Wednesday, September 2, 2009

Accepting Life As It Happens

Life has been challenging lately.

I usually embrace challenge and see it as opportunity. However, lately I have felt overwhelmed by the life this past year has brought to me and am eager to get past it and move ahead.

On 07 July, I wrote about "this too shall pass" and on 14 August I wrote about my goldfish pond and the cycle of life that it recalls me to when I feel sad or alone. I look at the pond and I know that when winter comes, the fish will hibernate beneath the cold ice above - just to return to life come Springtime.

Today, when the pond was approached for quiet reflection, it was discovered that the dozens of fish that lived there had died.

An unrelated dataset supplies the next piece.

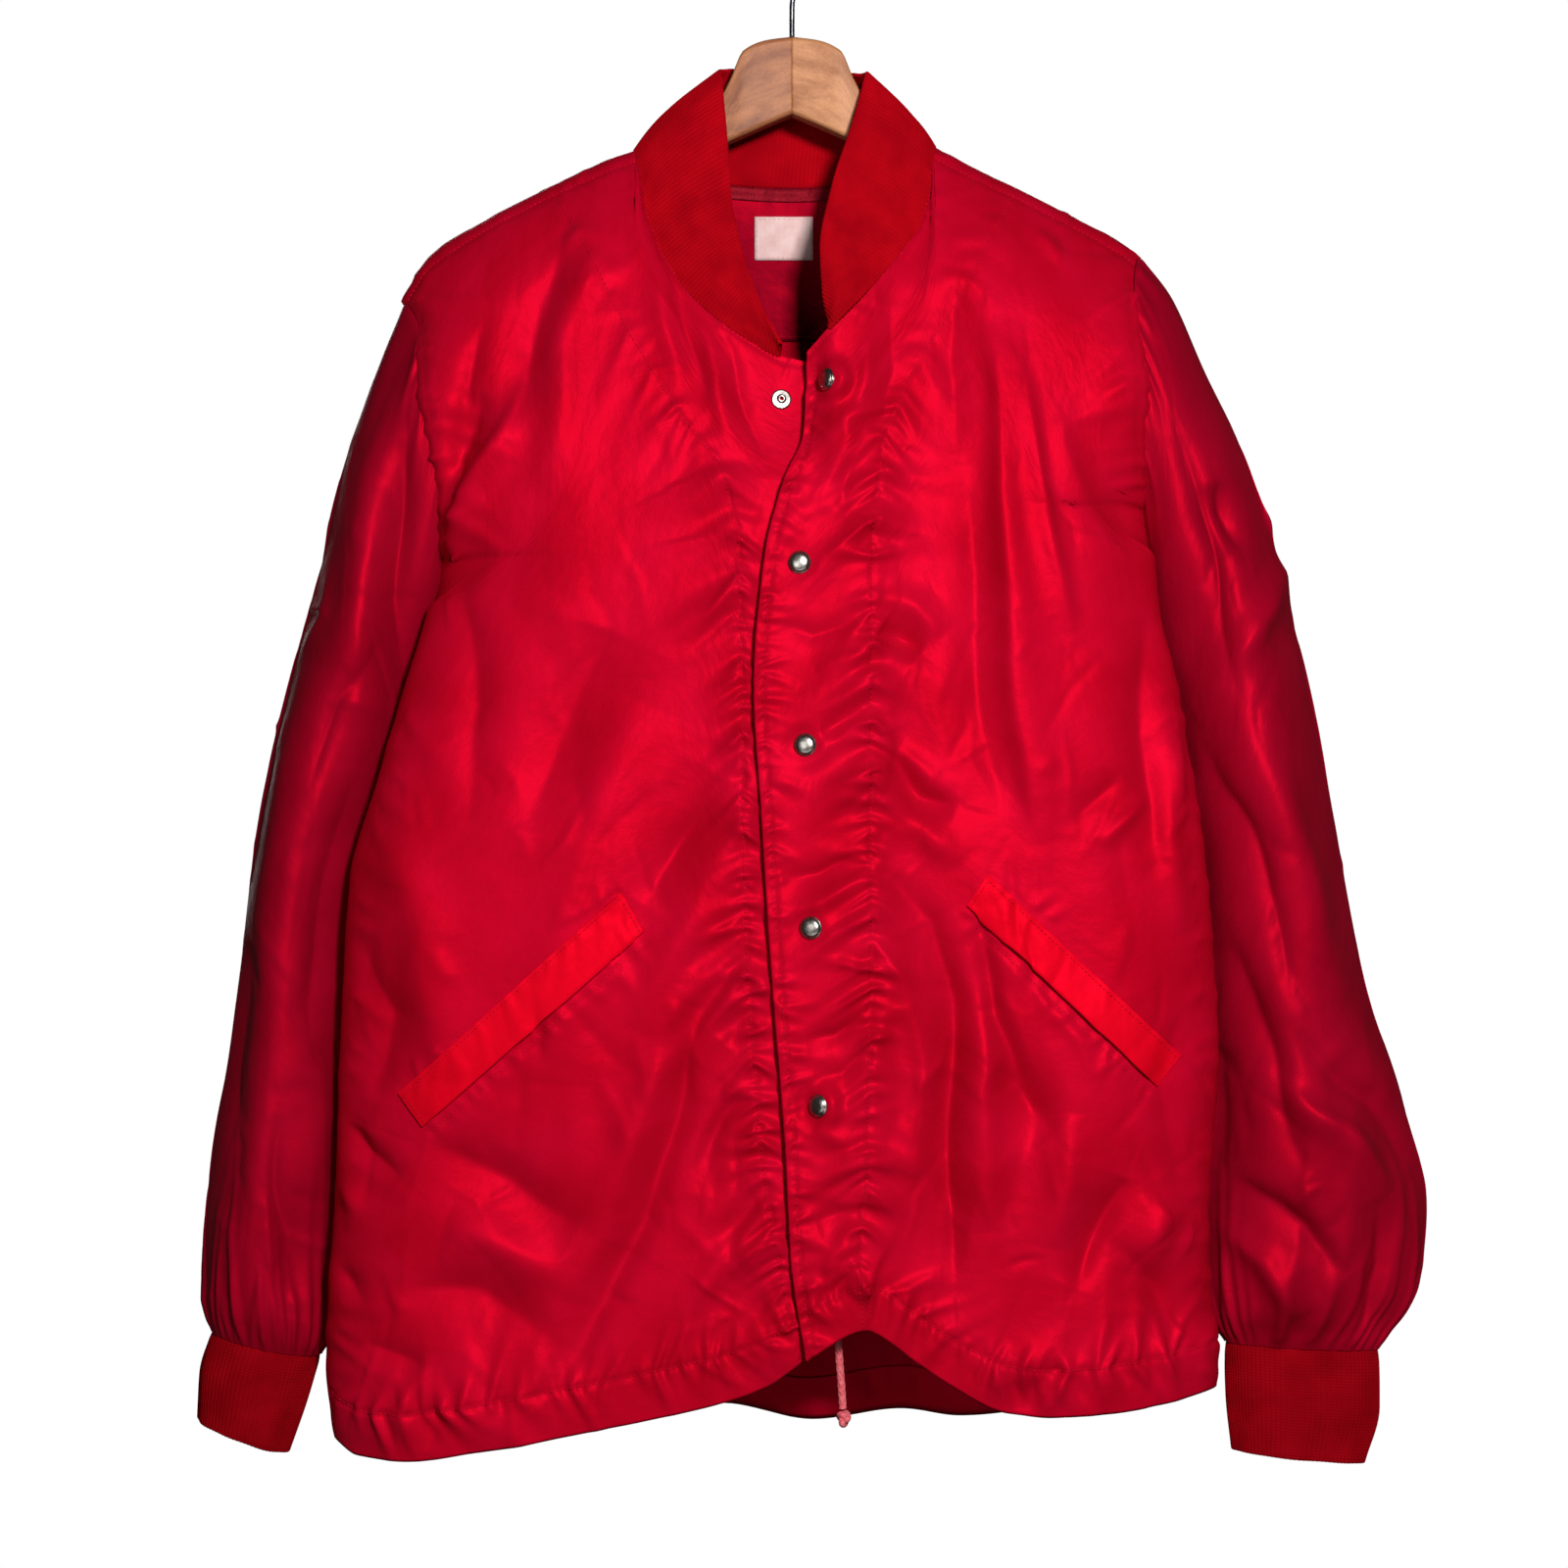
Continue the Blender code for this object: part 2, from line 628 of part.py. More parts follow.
def sheet_normals(rows):
    """The normal at each point of a grid, by its neighbours. It points out of the garment."""
    normals = []
    for i, row in enumerate(rows):
        line = []
        for j in range(len(row)):
            across = row[min(j + 1, len(row) - 1)] - row[max(j - 1, 0)]
            down = rows[min(i + 1, len(rows) - 1)][j] - rows[max(i - 1, 0)][j]
            line.append(down.cross(across).normalized())
        normals.append(line)
    return normals


def add_faces(bm, rows, wrap):
    """Quads between rows of points."""
    made = [[bm.verts.new(point) for point in row] for row in rows]
    for upper, lower in zip(made, made[1:]):
        for j in range(len(upper) if wrap else len(upper) - 1):
            k = (j + 1) % len(upper)
            bm.faces.new((upper[j], lower[j], lower[k], upper[k]))
    return made


def finish(name, bm, finish_name, parts):
    """Scale a mesh to metres, and link it as a named piece of the windbreaker."""
    bmesh.ops.scale(bm, vec=(MM, MM, MM), verts=bm.verts)
    mesh = bpy.data.meshes.new(name)
    bm.to_mesh(mesh)
    bm.free()
    mesh.shade_smooth()
    mesh.set_sharp_from_angle(angle=math.radians(50))
    mesh.materials.append(material(finish_name))
    piece = bpy.data.objects.new(name, mesh)
    parts.objects.link(piece)
    return piece


def wall(name, rows, thickness, finish_name, parts, wrap=False):
    """A wall of cloth through rows of points, half of its thickness on each side."""
    bm = bmesh.new()
    add_faces(bm, rows, wrap)
    piece = finish(name, bm, finish_name, parts)
    solidify = piece.modifiers.new("Wall", "SOLIDIFY")
    solidify.thickness = thickness * MM
    solidify.offset = 0.0
    solidify.use_even_offset = False
    return piece


FINISHES = {
    "nylon": ((0.58, 0.004, 0.018), 0.42, 0.0),
    "rib_knit": ((0.33, 0.004, 0.012), 0.85, 0.0),
    "woven_label": ((0.80, 0.66, 0.64), 0.8, 0.0),
    "nickel": ((0.66, 0.65, 0.62), 0.25, 1.0),
    "beech": ((0.60, 0.33, 0.18), 0.5, 0.0),
    "steel": ((0.60, 0.61, 0.62), 0.28, 1.0),
    "cotton_cord": ((0.60, 0.07, 0.09), 0.85, 0.0),
}


def material(name):
    """The named finish, made once."""
    if name in bpy.data.materials:
        return bpy.data.materials[name]
    colour, roughness, metallic = FINISHES[name]
    made = bpy.data.materials.new(name)
    made.use_nodes = True
    shader = made.node_tree.nodes["Principled BSDF"]
    shader.inputs["Base Color"].default_value = (*colour, 1.0)
    shader.inputs["Roughness"].default_value = roughness
    shader.inputs["Metallic"].default_value = metallic
    made.diffuse_color = (*colour, 1.0)
    return made


def surface_tree(rows):
    """The faces of a panel, to find the place on it in front of or behind a point."""
    bm = bmesh.new()
    add_faces(bm, rows, False)
    bm.normal_update()
    tree = BVHTree.FromBMesh(bm)
    bm.free()
    return tree


def on_surface(tree, x, z, from_y=-500.0):
    """The panel's point at a place in the front view, looking along Y from the given depth."""
    place, normal, _, _ = tree.ray_cast(Vector((x, from_y, z)), Vector((0, 1, 0)))
    return place, normal if normal.y < 0 else -normal


def casing_rows(rows):
    """The turned-up hem: the panel's lowest rows, moved inside."""
    inside = CLOTH + LIE
    normals = sheet_normals(rows)
    strip = [[point - normal * inside for point, normal in zip(row, line)]
             for row, line in zip(rows[-3:], normals[-3:])]
    for row in strip:
        row[0] = row[0].lerp(row[1], CASING_END)
        row[-1] = row[-1].lerp(row[-2], CASING_END)
    return strip


def welt_rows(side, tree):
    """A pocket welt on a front, between its upper and lower edges."""
    top_in, foot_in, top_out, foot_out = [Vector(corner) for corner in POCKET[side]]
    lift = (CLOTH + WELT) / 2 + WELT_LIE
    rows = []
    for i in range(WELT_ROWS + 1):
        row = []
        for j in range(WELT_COLUMNS + 1):
            share = j / WELT_COLUMNS
            upper = top_in.lerp(top_out, share)
            lower = foot_in.lerp(foot_out, share)
            x, z = upper.lerp(lower, i / WELT_ROWS)
            place, _ = on_surface(tree, x, z)
            row.append(place + Vector((0, -lift, 0)))
        rows.append(row)
    return rows if side == "left" else [row[::-1] for row in rows]


def facing_rows(tree):
    """The back neck's facing, inside the back from just under the neck seam."""
    lift = CLOTH + LIE
    rows = []
    for i in range(6):
        row = []
        for j in range(9):
            x = mix(*FACING_SIDES, j / 8)
            top = read(BACK_NECK, x, "z") - 6
            z = mix(top, FACING_FOOT, i / 5)
            place, _ = on_surface(tree, x, z, from_y=-8.0)
            row.append(place + Vector((0, -lift, 0)))
        rows.append(row[::-1])
    return rows


def label_rows(tree):
    """The neck label, on the facing. It is bare."""
    low_x, high_x, low_z, high_z = LABEL_BOX
    lift = (CLOTH + LABEL) / 2 + LIE
    rows = []
    for i in range(3):
        row = []
        for j in range(4):
            place, _ = on_surface(tree, mix(low_x, high_x, j / 3), mix(high_z, low_z, i / 2), -8.0)
            row.append(place + Vector((0, -lift, 0)))
        rows.append(row)
    return rows


def turned(name, profile, place, outward, finish_name, parts):
    """A turned piece: a profile of (radius, rise), about an axis that points outward."""
    bm = bmesh.new()
    points = [bm.verts.new((radius * MM, 0, rise * MM)) for radius, rise in profile]
    ring = len(profile) > 2 and profile[0][0] > 0
    pairs = list(zip(points, points[1:])) + ([(points[-1], points[0])] if ring else [])
    for pair in pairs:
        bm.edges.new(pair)
    mesh = bpy.data.meshes.new(name)
    bm.to_mesh(mesh)
    bm.free()
    mesh.materials.append(material(finish_name))
    piece = bpy.data.objects.new(name, mesh)
    turn = outward.to_track_quat("Z", "Y").to_matrix().to_4x4()
    piece.matrix_world = Matrix.Translation(place * MM) @ turn
    parts.objects.link(piece)
    screw = piece.modifiers.new("Turn", "SCREW")
    screw.steps = screw.render_steps = TURN_STEPS
    screw.use_merge_vertices = True
    screw.merge_threshold = 0.00002
    return piece


CAP_PROFILE = [
    (0.0, CAP_RISE), (3.0, CAP_RISE - 0.35), (5.4, 1.6), (CAP_RADIUS, 0.5), (5.9, 0.0),
    (0.0, 0.0),
]
STUD_PROFILE = [
    (0.9, STUD_PLATE + STUD_RISE), (1.8, STUD_PLATE + STUD_RISE), (STUD_POST, 2.0),
    (1.9, STUD_PLATE), (STUD_RADIUS - 0.6, STUD_PLATE), (STUD_RADIUS, 0.0), (0.9, 0.0),
]
SOCKET_PROFILE = [
    (STUD_POST + 0.5, SOCKET_RISE), (4.6, SOCKET_RISE), (5.0, 0.0), (STUD_POST + 0.5, 0.0),
]
BACK_PROFILE = [(1.6, 0.9), (4.4, 0.9), (BACK_RADIUS, 0.0), (1.6, 0.0)]


def snap_half(prefix, number, outer_profile, inner_profile, tree, snap, names, parts):
    """The two pieces of a snap that grip one layer of cloth, one on each face of it."""
    place, normal = on_surface(tree, snap.x, snap.z)
    lift = CLOTH / 2 + SEAM + LIE
    outer, inner = names
    turned(f"{prefix}_{outer}_{number}", outer_profile, place + normal * lift, normal,
           "nickel", parts)
    turned(f"{prefix}_{inner}_{number}", inner_profile, place - normal * lift, -normal,
           "nickel", parts)


def make_snaps(right_tree, left_tree, parts):
    caps = [OPEN_CAP] + SNAPS
    studs = [OPEN_STUD] + SNAPS
    for number, (cap, stud) in enumerate(zip(caps, studs), start=1):
        snap_half("snap", number, CAP_PROFILE, SOCKET_PROFILE, left_tree, cap,
                  ("cap", "socket"), parts)
        snap_half("snap", number, STUD_PROFILE, BACK_PROFILE, right_tree, stud,
                  ("stud", "back"), parts)


def make_arm(side, parts):
    """One arm of the hanger, through eight-sided sections from the middle to its tip."""
    turn = -1 if side == "right" else 1
    rings = []
    for row in ARM:
        chamfer = min(ARM_CHAMFER, row.half / 2)
        middle_z = (row.top + row.foot) / 2
        tall = (row.top - row.foot) / 2
        corners = [
            (-row.half, tall - chamfer), (chamfer - row.half, tall), (row.half - chamfer, tall),
            (row.half, tall - chamfer), (row.half, chamfer - tall), (row.half - chamfer, -tall),
            (chamfer - row.half, -tall), (-row.half, chamfer - tall),
        ]
        rings.append([Vector((turn * row.x, row.y + y, middle_z + z)) for y, z in corners])
    bm = bmesh.new()
    made = add_faces(bm, rings, True)
    bm.faces.new(made[0])
    bm.faces.new(made[-1][::-1])
    bmesh.ops.recalc_face_normals(bm, faces=bm.faces)
    return finish(f"hanger_arm_{side}", bm, "beech", parts)


def wire(name, points, radius, resolution, finish_name, parts):
    """A round wire or cord along a line of points."""
    curve = bpy.data.curves.new(name, "CURVE")
    curve.dimensions = "3D"
    curve.bevel_depth = radius * MM
    curve.bevel_resolution = resolution
    curve.use_fill_caps = True
    spline = curve.splines.new("POLY")
    spline.points.add(len(points) - 1)
    for spot, point in zip(spline.points, points):
        spot.co = (*(Vector(point) * MM), 1.0)
    curve.materials.append(material(finish_name))
    piece = bpy.data.objects.new(name, curve)
    parts.objects.link(piece)
    return piece


def hook_points():
    """The hook's wire: up out of the wood, then round over the rail."""
    radius = HOOK_INSIDE + WIRE
    points = [(x, 0.0, z) for x, z in HOOK_STEM]
    for i in range(HOOK_STEPS + 1):
        angle = math.radians(mix(*HOOK_SWEEP, i / HOOK_STEPS))
        x = radius * math.cos(angle)
        z = radius * math.sin(angle) - HOOK_INSIDE
        points.append((x, 0.0, z))
    return points


def smooth_route(points, steps):
    """Points on a smooth curve through a route's own points."""
    ends = [points[0]] + points + [points[-1]]
    route = []
    for a, b, c, d in zip(ends, ends[1:], ends[2:], ends[3:]):
        for i in range(steps):
            t = i / steps
            spot = []
            for p, q, r, s in zip(a, b, c, d):
                spot.append(0.5 * (2 * q + (r - p) * t + (2 * p - 5 * q + 4 * r - s) * t ** 2
                                   + (3 * q - p - 3 * r + s) * t ** 3))
            route.append(tuple(spot))
    return route + [points[-1]]


def make_knot(parts):
    """The knot at the cord's end."""
    bm = bmesh.new()
    bmesh.ops.create_uvsphere(bm, u_segments=12, v_segments=8, radius=1.0)
    bmesh.ops.scale(bm, vec=KNOT_SIZE, verts=bm.verts)
    bmesh.ops.translate(bm, vec=KNOT_AT, verts=bm.verts)
    return finish("drawcord_knot", bm, "cotton_cord", parts)


def clear_scene():
    for old in list(bpy.data.objects):
        bpy.data.objects.remove(old, do_unlink=True)


def main():
    clear_scene()
    parts = bpy.data.collections.new("windbreaker")
    bpy.context.scene.collection.children.link(parts)

    fronts = {}
    trees = {}
    for side in ("right", "left"):
        rows = front_rows(side)
        fronts[side] = rows if side == "right" else [row[::-1] for row in rows]
        trees[side] = surface_tree(fronts[side])
        wall(f"front_{side}", fronts[side], CLOTH, "nylon", parts)
        wall(f"casing_{side}", casing_rows(fronts[side]), CLOTH, "nylon", parts)
        wall(f"welt_{side}", welt_rows(side, trees[side]), WELT, "nylon", parts)
    back = [row[::-1] for row in back_rows()]
    wall("back", back, CLOTH, "nylon", parts)
    wall("casing_back", casing_rows(back), CLOTH, "nylon", parts)
    facing = facing_rows(surface_tree(back))
    wall("back_facing", facing, CLOTH, "nylon", parts)
    wall("neck_label", label_rows(surface_tree(facing)), LABEL, "woven_label", parts)

    first, last = SHOULDER_COLUMNS, SHOULDER_COLUMNS + NECK_COLUMNS + 1
    back_neck = back[0][SHOULDER_COLUMNS:-SHOULDER_COLUMNS][::-1]
    right_neck = fronts["right"][0][first:last][::-1]
    left_neck = fronts["left"][0][::-1][first:last]
    neck_line = right_neck + back_neck[1:-1] + left_neck
    wall("collar", collar_rows(neck_line), KNIT, "rib_knit", parts)

    for side in ("right", "left"):
        wall(f"sleeve_{side}", sleeve_rows(side), CLOTH, "nylon", parts, wrap=True)
        wall(f"cuff_{side}", cuff_rows(side), KNIT, "rib_knit", parts, wrap=True)
        make_arm(side, parts)

    make_snaps(trees["right"], trees["left"], parts)
    wire("hanger_hook", hook_points(), WIRE, 2, "steel", parts)
    wire("drawcord", smooth_route(CORD_ROUTE, 2), CORD / 2, 2, "cotton_cord", parts)
    make_knot(parts)


main()
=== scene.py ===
"""The looks of a nylon windbreaker that hangs on a beech hanger.

The tables are in millimetres, and each mesh is scaled to metres as it is made. +Z is up, the
front faces -Y, and right and left are the wearer's. Each panel is worked out from the sizes of
its solid on a fine grid, and then its folds, its puckered seams and its creases are raised along
its own normals. A relief is millimetres out of the cloth; a fold with a negative rise is a trough.
"""

from collections import namedtuple
import math
import random

import bpy
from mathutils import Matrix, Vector
from mathutils.bvhtree import BVHTree
import numpy as np

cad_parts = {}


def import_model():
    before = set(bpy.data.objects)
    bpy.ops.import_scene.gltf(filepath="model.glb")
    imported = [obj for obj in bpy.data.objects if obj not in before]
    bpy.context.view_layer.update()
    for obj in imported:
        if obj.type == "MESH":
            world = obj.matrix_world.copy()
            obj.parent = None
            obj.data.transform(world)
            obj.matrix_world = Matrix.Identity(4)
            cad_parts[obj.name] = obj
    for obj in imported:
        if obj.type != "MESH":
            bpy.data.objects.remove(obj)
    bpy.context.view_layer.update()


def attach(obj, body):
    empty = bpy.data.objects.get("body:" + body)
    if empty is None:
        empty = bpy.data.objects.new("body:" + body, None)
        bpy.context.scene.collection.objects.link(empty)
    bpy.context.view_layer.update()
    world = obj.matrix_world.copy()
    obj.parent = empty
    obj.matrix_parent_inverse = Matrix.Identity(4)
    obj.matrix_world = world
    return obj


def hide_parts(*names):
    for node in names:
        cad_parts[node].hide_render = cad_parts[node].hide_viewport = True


MM = 0.001

# The camera stands level, square to the front, and the photograph is 872 mm wide at its aim.
CAMERA_AT = Vector((-0.0044, -2.0, -0.476))
VIEW_WIDTH = 0.872
SENSOR = 36.0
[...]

My immediate thought was how to see this as an opportunity, but that didn't take hold. I could only think "what more can happen?". I admit that I feared the answer to that and while I wished that this year would just end already, I was afraid of jumping to the future in haste and not appreciating what is here and now, no matter the situation.

We all go through times when we wish we could press a fast-forward button and propel ourselves into the future and out of our current circumstances. Whether the situation we are facing is minor, or major such as losing a loved one, it is human nature to want to move away from pain and find comfort as soon as possible. However, we know deep down that we need to work through these experiences in a conscious fashion rather than bury our heads in the sand, because these are the times when we access important information about ourselves and life.

The learning process may not be easy, but it is full of lessons that bring us wisdom we cannot find any other way.

The desire to fast-forward can lead to escapism and denial, both of which only prolong our difficulties and in some cases make them worse. The more direct, clear, and courageous we are in the face of whatever we are dealing with, the more quickly we will move through the situation.

Understanding this, we may begin to realize that trying to find the fast-forward button is really more akin to pressing pause. When we truly grasp that the only way out of any situation in which we find ourselves is to go through it, we stop looking for ways to escape and we start paying close attention to what is happening.

We realize that we are exactly where we need to be. We remember that we are in this situation in order to learn something we need to know, and we can alleviate some of our pain with the awareness that there is a purpose to our suffering.

When we feel the urge to press the fast-forward button, we need to remember that we are not alone; we all instinctively avoid pain. But in doing so, we often prolong our pain and delay important learning and healing.

As we choose to move forward in real time and accept what life holds for us, we know that in the long run, this is the least painful way to go.